__PROBLEM DESCRIPTION__:
Reproduce the entire listing word for word.

** Begin SOURCE MATERIAL **

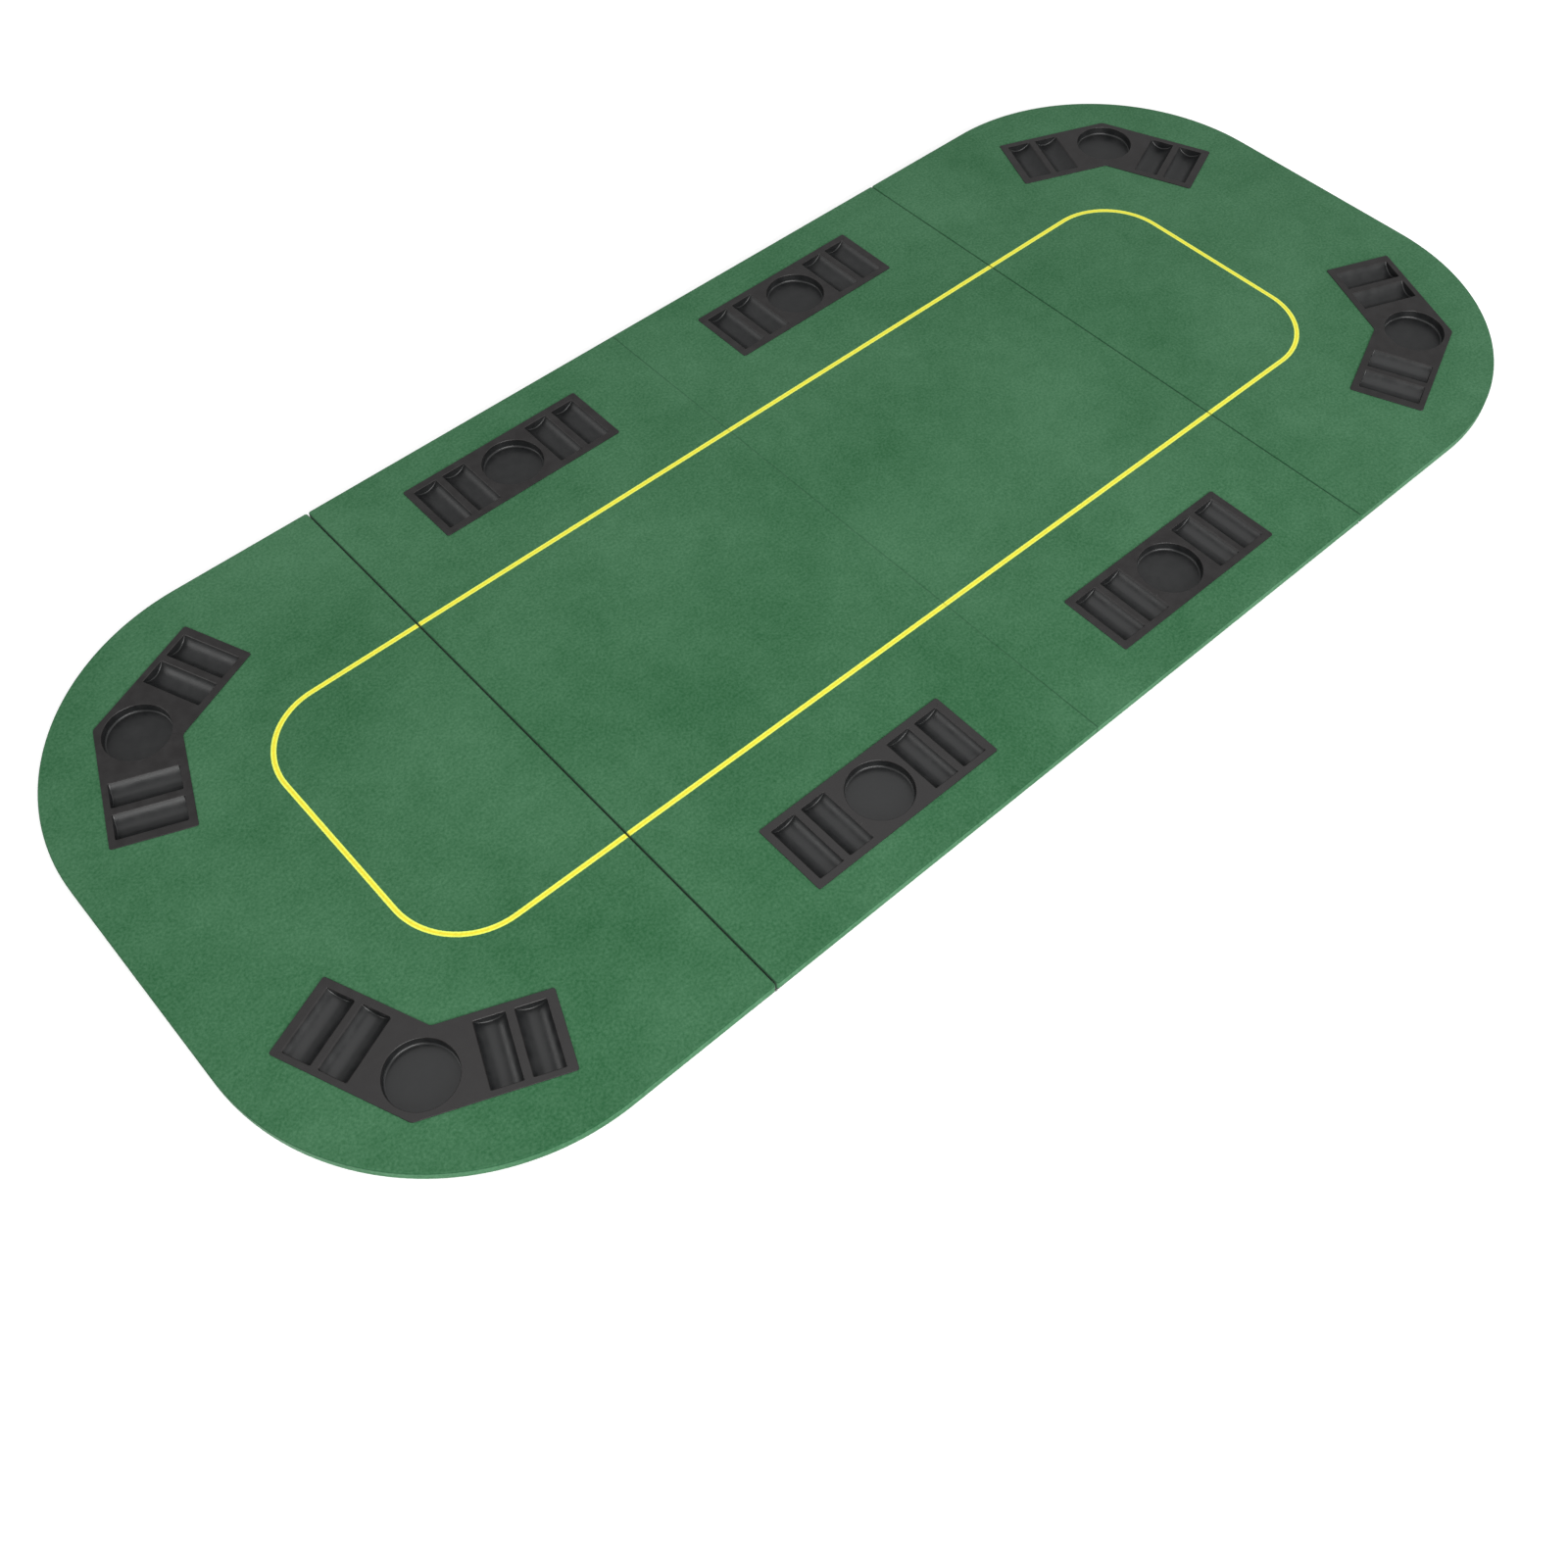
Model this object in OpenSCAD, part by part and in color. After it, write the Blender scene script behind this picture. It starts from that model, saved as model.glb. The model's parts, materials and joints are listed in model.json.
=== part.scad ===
// Folding card table top: four felt-covered boards that fold in a zigzag.
// Millimetres. +X runs along the table, +Z is up, and z = 0 is the surface that the feet stand on.
// The origin is under the middle of the open table.

/* [Table] */
// Length of the open table top
table_l = 2006.6; // [1980:0.2:2040]
// Width of the table top
table_w = 914; // [900:1:930]
// Radius of the four outer corners
corner_r = 307; // [290:1:320]
// Thickness of the fibreboard
board_t = 12; // [11:0.5:16]
// Thickness of the felt
felt_t = 0.7; // [0.5:0.1:0.9]
// Open gap at the left metal-hinged seam
gap_left = 1.8; // [0.6:0.1:2.4]
// Crease gap at the middle seam, bridged by felt
gap_middle = 0.6; // [0.4:0.1:1]
// Closed gap at the right metal-hinged seam
gap_right = 0.6; // [0.6:0.1:2.4]
// Radius of the small board corners at the metal-hinged seams
seam_corner_r = 3.5; // [2:0.5:6]
// Width of the felt that is folded under and stapled
hem_w = 38; // [36:1:40]

/* [Trays] */
// Length of a straight tray's flange
tray_l = 280; // [276:1:290]
// Width of a straight tray's flange
tray_w = 102; // [100:1:106]
// Thickness of the flange and of the tray walls
tray_t = 1.2; // [0.8:0.1:1.5]
// Radius of the cup holder
cup_r = 41; // [38:0.5:42]
// Depth of the cup holder below the flange's top
cup_d = 12; // [8:0.5:12]
// Radius of a chip slot's round bottom
chip_r = 20; // [19.5:0.5:20.5]
// Depth of a chip slot below the flange's top
chip_d = 11; // [9:0.5:11]
// Length of a chip slot, across the tray
chip_l = 82; // [76:1:84]
// Distance between neighbouring chip slots
chip_pitch = 45; // [43:1:46]
// Straight tray: from the middle of the cup to the first chip slot
chip_first = 67; // [66:1:68]
// Distance from a straight tray's middle to the table's long centre line
tray_y = 351; // [346:1:356]
// Corner tray: from the bend to the end of each leg
leg_l = 154.5; // [152:0.5:160]
// Corner tray: width of each leg's flange
leg_w = 99.6; // [99.2:0.2:102]
// Corner tray: how far the bend lies inside the middle of the cup
bend_shift = 1; // [0:0.2:1.2]
// Corner tray: from the middle of the cup to the first chip slot
leg_chip_first = 81; // [79.5:0.5:82]
// Corner tray: from the middle of the cup to the table's outer end
cup_from_end = 162.5; // [160:0.5:170]
// Corner tray: from the middle of the cup to the table's long side
cup_from_side = 166.5; // [164:0.5:172]
// Width of the flange that rests on the felt
flange_lip = 6; // [5:0.5:7]

/* [Hinges] */
// Length of a hinge along the seam
hinge_l = 76; // [70:1:80]
// Width of one hinge leaf, from the pin
leaf_w = 35; // [32:1:36]
// Thickness of a hinge leaf
leaf_t = 0.8; // [0.6:0.1:0.9]
// Outer radius of the hinge knuckles
knuckle_r = 1.5; // [1.4:0.05:1.55]
// Radius of the hinge pin
pin_r = 0.75; // [0.6:0.05:0.8]
// Clearance between a hinge pin and its knuckles
pin_gap = 0.05; // [0.02:0.01:0.08]
// Distance from the end of an outer hinge to the table's edge
hinge_inset = 0.4; // [0.2:0.1:6]

/* [Feet] */
// Height of the rubber feet
foot_h = 4.4; // [4.2:0.1:5]
// Radius of the rubber feet
foot_r = 12.5; // [10:0.5:14]

/* [Hidden] */
$fn = 72;
EPS = 0.01;

// Heights of the faces, from the feet up
hem_z = foot_h - felt_t;
board_z = foot_h;
board_top_z = board_z + board_t;
felt_top_z = board_top_z + felt_t;
tray_top_z = felt_top_z + tray_t;
leaf_z = hem_z - leaf_t;
// The pin stands a little below the leaves, so folded boards lie flat and clear of the feet
pin_z = leaf_z - 1;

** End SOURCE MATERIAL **

__FINISHED EXERCISE__:
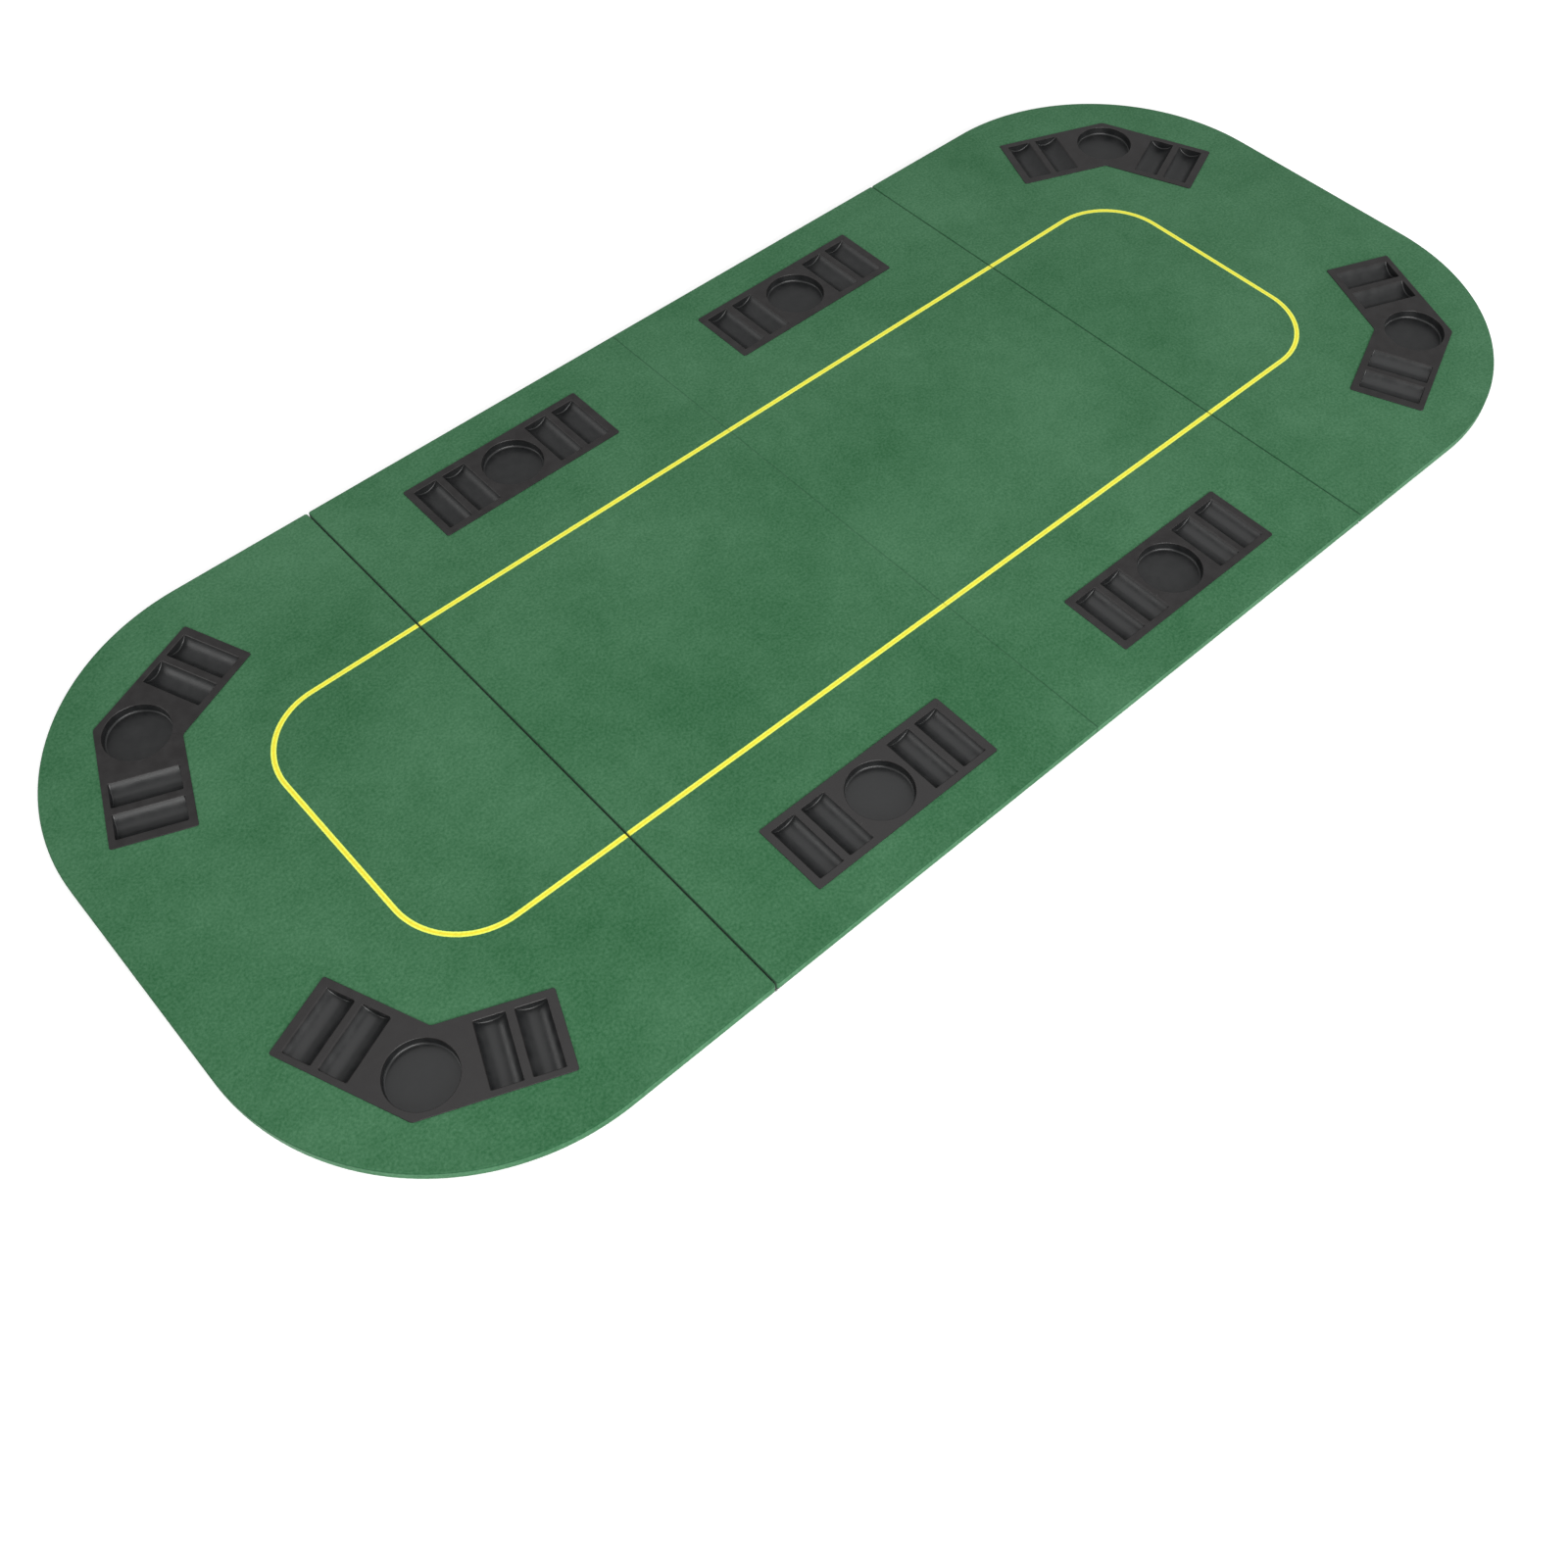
Model this object in OpenSCAD, part by part and in color. After it, write the Blender scene script behind this picture. It starts from that model, saved as model.glb. The model's parts, materials and joints are listed in model.json.
=== part.scad ===
// Folding card table top: four felt-covered boards that fold in a zigzag.
// Millimetres. +X runs along the table, +Z is up, and z = 0 is the surface that the feet stand on.
// The origin is under the middle of the open table.

/* [Table] */
// Length of the open table top
table_l = 2006.6; // [1980:0.2:2040]
// Width of the table top
table_w = 914; // [900:1:930]
// Radius of the four outer corners
corner_r = 307; // [290:1:320]
// Thickness of the fibreboard
board_t = 12; // [11:0.5:16]
// Thickness of the felt
felt_t = 0.7; // [0.5:0.1:0.9]
// Open gap at the left metal-hinged seam
gap_left = 1.8; // [0.6:0.1:2.4]
// Crease gap at the middle seam, bridged by felt
gap_middle = 0.6; // [0.4:0.1:1]
// Closed gap at the right metal-hinged seam
gap_right = 0.6; // [0.6:0.1:2.4]
// Radius of the small board corners at the metal-hinged seams
seam_corner_r = 3.5; // [2:0.5:6]
// Width of the felt that is folded under and stapled
hem_w = 38; // [36:1:40]

/* [Trays] */
// Length of a straight tray's flange
tray_l = 280; // [276:1:290]
// Width of a straight tray's flange
tray_w = 102; // [100:1:106]
// Thickness of the flange and of the tray walls
tray_t = 1.2; // [0.8:0.1:1.5]
// Radius of the cup holder
cup_r = 41; // [38:0.5:42]
// Depth of the cup holder below the flange's top
cup_d = 12; // [8:0.5:12]
// Radius of a chip slot's round bottom
chip_r = 20; // [19.5:0.5:20.5]
// Depth of a chip slot below the flange's top
chip_d = 11; // [9:0.5:11]
// Length of a chip slot, across the tray
chip_l = 82; // [76:1:84]
// Distance between neighbouring chip slots
chip_pitch = 45; // [43:1:46]
// Straight tray: from the middle of the cup to the first chip slot
chip_first = 67; // [66:1:68]
// Distance from a straight tray's middle to the table's long centre line
tray_y = 351; // [346:1:356]
// Corner tray: from the bend to the end of each leg
leg_l = 154.5; // [152:0.5:160]
// Corner tray: width of each leg's flange
leg_w = 99.6; // [99.2:0.2:102]
// Corner tray: how far the bend lies inside the middle of the cup
bend_shift = 1; // [0:0.2:1.2]
// Corner tray: from the middle of the cup to the first chip slot
leg_chip_first = 81; // [79.5:0.5:82]
// Corner tray: from the middle of the cup to the table's outer end
cup_from_end = 162.5; // [160:0.5:170]
// Corner tray: from the middle of the cup to the table's long side
cup_from_side = 166.5; // [164:0.5:172]
// Width of the flange that rests on the felt
flange_lip = 6; // [5:0.5:7]

/* [Hinges] */
// Length of a hinge along the seam
hinge_l = 76; // [70:1:80]
// Width of one hinge leaf, from the pin
leaf_w = 35; // [32:1:36]
// Thickness of a hinge leaf
leaf_t = 0.8; // [0.6:0.1:0.9]
// Outer radius of the hinge knuckles
knuckle_r = 1.5; // [1.4:0.05:1.55]
// Radius of the hinge pin
pin_r = 0.75; // [0.6:0.05:0.8]
// Clearance between a hinge pin and its knuckles
pin_gap = 0.05; // [0.02:0.01:0.08]
// Distance from the end of an outer hinge to the table's edge
hinge_inset = 0.4; // [0.2:0.1:6]

/* [Feet] */
// Height of the rubber feet
foot_h = 4.4; // [4.2:0.1:5]
// Radius of the rubber feet
foot_r = 12.5; // [10:0.5:14]

/* [Hidden] */
$fn = 72;
EPS = 0.01;

// Heights of the faces, from the feet up
hem_z = foot_h - felt_t;
board_z = foot_h;
board_top_z = board_z + board_t;
felt_top_z = board_top_z + felt_t;
tray_top_z = felt_top_z + tray_t;
leaf_z = hem_z - leaf_t;
// The pin stands a little below the leaves, so folded boards lie flat and clear of the feet
pin_z = leaf_z - 1;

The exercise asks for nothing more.